- **Task to complete**
Set down the material once more, exactly as it appears.
>> START
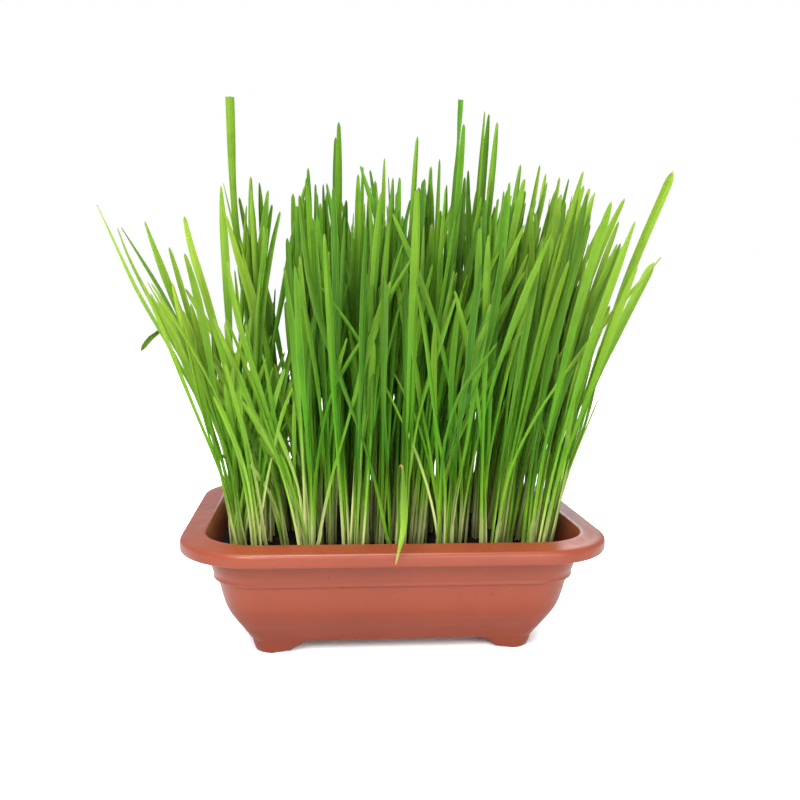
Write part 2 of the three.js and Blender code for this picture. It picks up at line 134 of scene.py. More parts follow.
# Lamps as (place, target, size, watts), in metres, and how bright the world is as light and as a reflection.
LAMPS = {
    "key": ((-0.5, -1.2, 0.9), (0, 0, 0.12), 0.7, 25),
    "fill": ((0.45, -1.15, 0.3), (0, 0, 0.1), 0.8, 9),
    "back": ((0.3, 1.2, 0.7), (0, 0, 0.12), 0.8, 5),
    "top": ((-0.1, -0.15, 1.4), (0, 0, 0.1), 0.7, 24),
}
WORLD_LIGHT = 0.2
MIRRORED_LIGHT = 0.7
FLOOR_HALF = 3000
# The floor under the planter glows less to the camera: painted shade, which darkens the planter's shadow
# there.
PAINTED_SHADE_FOOTPRINT = (0.065, 0.036)  # half sizes, in metres, of the floor under the planter that hardly glows

rng = random.Random(417)


# ---------------------------------------------------------------- curves and meshes

def smooth_curve(knots, values, at):
    """Values between the knots, on a smooth curve through all of them."""
    knots, values = np.asarray(knots, float), np.asarray(values, float)
    steps = np.diff(knots)
    slopes = np.diff(values, axis=0) / steps[:, None]
    tangents = np.empty_like(values)
    tangents[1:-1] = (slopes[:-1] * steps[1:, None] + slopes[1:] * steps[:-1, None]) / (
        steps[:-1] + steps[1:])[:, None]
    tangents[0], tangents[-1] = slopes[0], slopes[-1]
    k = np.clip(np.searchsorted(knots, at, side="right") - 1, 0, len(steps) - 1)
    h = steps[k][:, None]
    t = ((at - knots[k]) / steps[k])[:, None]
    return ((2 * t**3 - 3 * t**2 + 1) * values[k] + (t**3 - 2 * t**2 + t) * h * tangents[k]
            + (3 * t**2 - 2 * t**3) * values[k + 1] + (t**3 - t**2) * h * tangents[k + 1])


def smoothstep(low, high, value):
    t = np.clip((np.asarray(value, float) - low) / (high - low), 0, 1)
    return t * t * (3 - 2 * t)


def unit(vectors):
    return vectors / np.maximum(np.linalg.norm(vectors, axis=-1, keepdims=True), 1e-12)


def add_mesh(name, points, faces):
    """A smooth mesh object from points in millimetres."""
    mesh = bpy.data.meshes.new(name)
    mesh.from_pydata((np.asarray(points, float) * MM).tolist(), [], faces)
    mesh.polygons.foreach_set("use_smooth", [True] * len(mesh.polygons))
    mesh.update()
    piece = bpy.data.objects.new(name, mesh)
    bpy.context.scene.collection.objects.link(piece)
    return piece


def loft_faces(count, rings, first=0):
    """Faces of a tube of rings with that many points each, closed round the ring."""
    faces = []
    for k in range(rings - 1):
        start = first + k * count
        for i in range(count):
            j = (i + 1) % count
            faces.append((start + i, start + j, start + count + j, start + count + i))
    return faces


# ---------------------------------------------------------------- materials

def new_material(name):
    material = bpy.data.materials.new(name)
    material.use_nodes = True
    nodes = material.node_tree.nodes
    nodes.clear()
    return material, Graph(material.node_tree)


class Graph:
    """Short ways to add and link shader nodes."""

    def __init__(self, tree):
        self.tree = tree

    def node(self, kind, **settings):
        made = self.tree.nodes.new(kind)
        inputs = settings.pop("inputs", {})
        for key, value in settings.items():
            setattr(made, key, value)
        for key, value in inputs.items():
            self.put(made.inputs[key], value)
        return made

    def put(self, socket, value):
        if isinstance(value, bpy.types.NodeSocket):
            self.tree.links.new(value, socket)
        else:
            socket.default_value = value

    def math(self, operation, a, b=0.0, clamp=False):
        made = self.node("ShaderNodeMath", operation=operation, use_clamp=clamp)
        self.put(made.inputs[0], a)
        self.put(made.inputs[1], b)
        return made.outputs[0]

    def mix(self, factor, a, b, blend="MIX"):
        made = self.node("ShaderNodeMix", data_type="RGBA", blend_type=blend)
        self.put(made.inputs[0], factor)
        self.put(made.inputs[6], a)
        self.put(made.inputs[7], b)
        return made.outputs[2]

    def span(self, value, low, high, to_low=0.0, to_high=1.0):
        made = self.node("ShaderNodeMapRange", interpolation_type="SMOOTHSTEP")
        for i, item in enumerate((value, low, high, to_low, to_high)):
            self.put(made.inputs[i], item)
        return made.outputs[0]

    def noise(self, vector, scale, detail=3.0, rough=0.55):
        made = self.node("ShaderNodeTexNoise", inputs={"Vector": vector, "Scale": scale, "Detail": detail,
                                                       "Roughness": rough})
        return made.outputs[0]

    def stretched(self, vector, x, y, z):
        made = self.node("ShaderNodeMapping", inputs={"Vector": vector, "Scale": (x, y, z)})
        return made.outputs[0]

    def place(self):
        """Where a point is on the object."""
        return self.node("ShaderNodeTexCoord").outputs["Object"]

    def value(self, name):
        """The mesh's value of that name."""
        return self.node("ShaderNodeAttribute", attribute_name=name).outputs["Fac"]

    def bump(self, height, strength, distance):
        made = self.node("ShaderNodeBump", inputs={
            "Strength": strength, "Distance": distance, "Height": height})
        return made.outputs[0]

    def surface(self, colour, roughness, normal, specular=0.5):
        made = self.node("ShaderNodeBsdfPrincipled", inputs={
            "Base Color": colour, "Roughness": roughness, "Normal": normal, "Specular IOR Level": specular})
        return made.outputs[0]

    def output(self, shader):
        self.node("ShaderNodeOutputMaterial", inputs={"Surface": shader})


def srgb(red, green, blue):
    """A linear colour from 8-bit screen values."""
    def linear(value):
        value /= 255
        return value / 12.92 if value <= 0.04045 else ((value + 0.055) / 1.055) ** 2.4
    return (linear(red), linear(green), linear(blue), 1.0)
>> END
- **Output of the exercise**
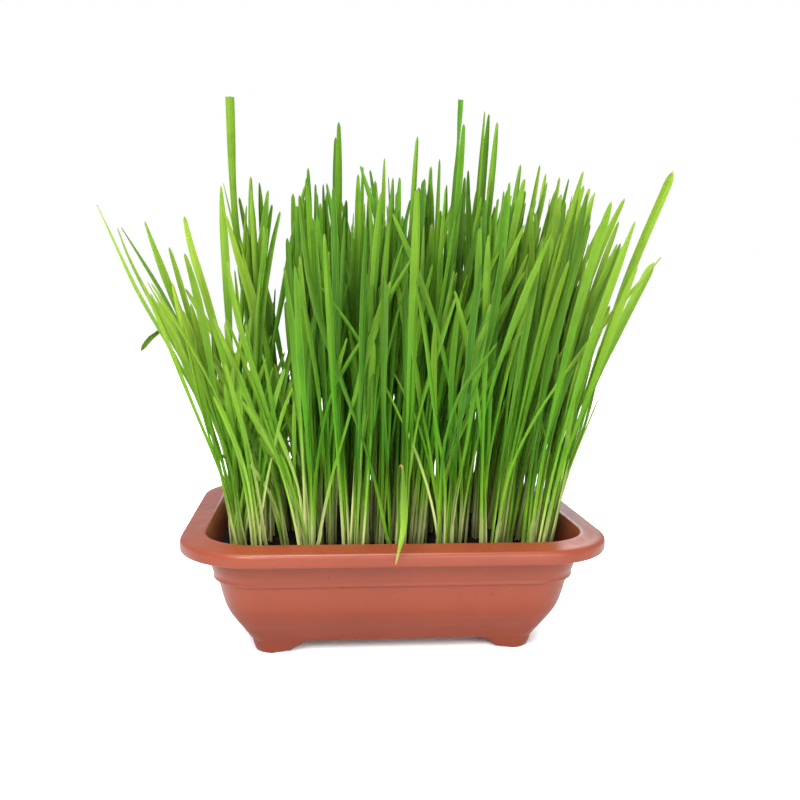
Write part 2 of the three.js and Blender code for this picture. It picks up at line 134 of scene.py. More parts follow.
# Lamps as (place, target, size, watts), in metres, and how bright the world is as light and as a reflection.
LAMPS = {
    "key": ((-0.5, -1.2, 0.9), (0, 0, 0.12), 0.7, 25),
    "fill": ((0.45, -1.15, 0.3), (0, 0, 0.1), 0.8, 9),
    "back": ((0.3, 1.2, 0.7), (0, 0, 0.12), 0.8, 5),
    "top": ((-0.1, -0.15, 1.4), (0, 0, 0.1), 0.7, 24),
}
WORLD_LIGHT = 0.2
MIRRORED_LIGHT = 0.7
FLOOR_HALF = 3000
# The floor under the planter glows less to the camera: painted shade, which darkens the planter's shadow
# there.
PAINTED_SHADE_FOOTPRINT = (0.065, 0.036)  # half sizes, in metres, of the floor under the planter that hardly glows

rng = random.Random(417)


# ---------------------------------------------------------------- curves and meshes

def smooth_curve(knots, values, at):
    """Values between the knots, on a smooth curve through all of them."""
    knots, values = np.asarray(knots, float), np.asarray(values, float)
    steps = np.diff(knots)
    slopes = np.diff(values, axis=0) / steps[:, None]
    tangents = np.empty_like(values)
    tangents[1:-1] = (slopes[:-1] * steps[1:, None] + slopes[1:] * steps[:-1, None]) / (
        steps[:-1] + steps[1:])[:, None]
    tangents[0], tangents[-1] = slopes[0], slopes[-1]
    k = np.clip(np.searchsorted(knots, at, side="right") - 1, 0, len(steps) - 1)
    h = steps[k][:, None]
    t = ((at - knots[k]) / steps[k])[:, None]
    return ((2 * t**3 - 3 * t**2 + 1) * values[k] + (t**3 - 2 * t**2 + t) * h * tangents[k]
            + (3 * t**2 - 2 * t**3) * values[k + 1] + (t**3 - t**2) * h * tangents[k + 1])


def smoothstep(low, high, value):
    t = np.clip((np.asarray(value, float) - low) / (high - low), 0, 1)
    return t * t * (3 - 2 * t)


def unit(vectors):
    return vectors / np.maximum(np.linalg.norm(vectors, axis=-1, keepdims=True), 1e-12)


def add_mesh(name, points, faces):
    """A smooth mesh object from points in millimetres."""
    mesh = bpy.data.meshes.new(name)
    mesh.from_pydata((np.asarray(points, float) * MM).tolist(), [], faces)
    mesh.polygons.foreach_set("use_smooth", [True] * len(mesh.polygons))
    mesh.update()
    piece = bpy.data.objects.new(name, mesh)
    bpy.context.scene.collection.objects.link(piece)
    return piece


def loft_faces(count, rings, first=0):
    """Faces of a tube of rings with that many points each, closed round the ring."""
    faces = []
    for k in range(rings - 1):
        start = first + k * count
        for i in range(count):
            j = (i + 1) % count
            faces.append((start + i, start + j, start + count + j, start + count + i))
    return faces


# ---------------------------------------------------------------- materials

def new_material(name):
    material = bpy.data.materials.new(name)
    material.use_nodes = True
    nodes = material.node_tree.nodes
    nodes.clear()
    return material, Graph(material.node_tree)


class Graph:
    """Short ways to add and link shader nodes."""

    def __init__(self, tree):
        self.tree = tree

    def node(self, kind, **settings):
        made = self.tree.nodes.new(kind)
        inputs = settings.pop("inputs", {})
        for key, value in settings.items():
            setattr(made, key, value)
        for key, value in inputs.items():
            self.put(made.inputs[key], value)
        return made

    def put(self, socket, value):
        if isinstance(value, bpy.types.NodeSocket):
            self.tree.links.new(value, socket)
        else:
            socket.default_value = value

    def math(self, operation, a, b=0.0, clamp=False):
        made = self.node("ShaderNodeMath", operation=operation, use_clamp=clamp)
        self.put(made.inputs[0], a)
        self.put(made.inputs[1], b)
        return made.outputs[0]

    def mix(self, factor, a, b, blend="MIX"):
        made = self.node("ShaderNodeMix", data_type="RGBA", blend_type=blend)
        self.put(made.inputs[0], factor)
        self.put(made.inputs[6], a)
        self.put(made.inputs[7], b)
        return made.outputs[2]

    def span(self, value, low, high, to_low=0.0, to_high=1.0):
        made = self.node("ShaderNodeMapRange", interpolation_type="SMOOTHSTEP")
        for i, item in enumerate((value, low, high, to_low, to_high)):
            self.put(made.inputs[i], item)
        return made.outputs[0]

    def noise(self, vector, scale, detail=3.0, rough=0.55):
        made = self.node("ShaderNodeTexNoise", inputs={"Vector": vector, "Scale": scale, "Detail": detail,
                                                       "Roughness": rough})
        return made.outputs[0]

    def stretched(self, vector, x, y, z):
        made = self.node("ShaderNodeMapping", inputs={"Vector": vector, "Scale": (x, y, z)})
        return made.outputs[0]

    def place(self):
        """Where a point is on the object."""
        return self.node("ShaderNodeTexCoord").outputs["Object"]

    def value(self, name):
        """The mesh's value of that name."""
        return self.node("ShaderNodeAttribute", attribute_name=name).outputs["Fac"]

    def bump(self, height, strength, distance):
        made = self.node("ShaderNodeBump", inputs={
            "Strength": strength, "Distance": distance, "Height": height})
        return made.outputs[0]

    def surface(self, colour, roughness, normal, specular=0.5):
        made = self.node("ShaderNodeBsdfPrincipled", inputs={
            "Base Color": colour, "Roughness": roughness, "Normal": normal, "Specular IOR Level": specular})
        return made.outputs[0]

    def output(self, shader):
        self.node("ShaderNodeOutputMaterial", inputs={"Surface": shader})


def srgb(red, green, blue):
    """A linear colour from 8-bit screen values."""
    def linear(value):
        value /= 255
        return value / 12.92 if value <= 0.04045 else ((value + 0.055) / 1.055) ** 2.4
    return (linear(red), linear(green), linear(blue), 1.0)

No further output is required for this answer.